Big defeat for Federal, right?
Hahaha, this is Tasmania, where beneath the knowing moon, the cat fiddles.
Consultants assessed the value of the to-be-created licences for each of the 180-odd pokies hotels at around $1.5 million each. They then proposed to gift the licences to the venues for no cost. The pro-pokies push, Federal and the hotels groups, dispute this valuation, arguing that a licence charge would put small hotels – a relative handful – in an impossible position.
And who owns 12 of the 20 largest pokies venues by turnover?
Federal! Which thus stands to gain around $25 million-plus in the assessed values of the free licences – and to then buy up the other hotel groups, if it wants.

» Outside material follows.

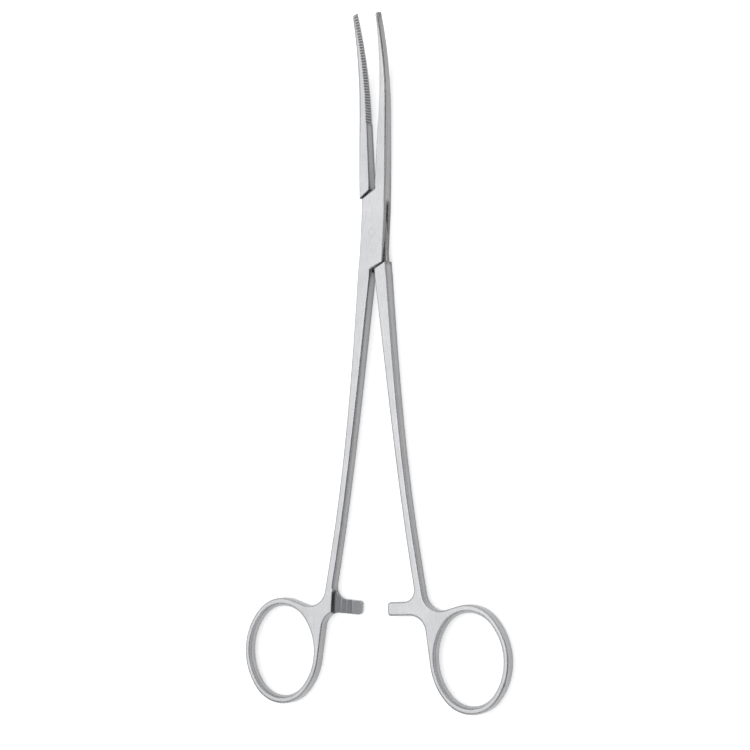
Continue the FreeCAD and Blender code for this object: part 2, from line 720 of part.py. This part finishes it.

The deal potentially rolls over automatically to 2043. The zero-cost licence is arguably a $250 million gift to the industry. A state that has nothing to sell but its state powers — the capacity to license — has given it away to the industry for free. Twice!
Labor finally turned to an anti-pokies line in 2017 — led by Scott Bacon, shadow treasurer and son of Jim. And Caplice and others’ bare-bones social media and street campaign may surprise the state.
“Whatever happens,” Caplice says, pausing to take in the cold sun, in a street of ancient houses, the sign “Pandora” hanging above him, “This will tell us something about what can be done with a no-money campaign.” Spoken like a true activist. And card-counter.
And of course this matters a lot more than as just a curio for mainlanders. Because within the Australian federation, an entire jurisdiction has been debauched, decade on decade, a real worst-case scenario for the corruption of state power elsewhere, and probably a blueprint for it.
The cat and the moon fiddle-on above it all. But they are not so innocent either. The name is from an old brothel-pub that stood in a laneway there until the 1900s. Locked in a loving gaze! The cat and the moon, eyeing each other off. As has been Tasmanian big party politics for a quarter century. On Saturday the state will decide if it continues for a quarter century more.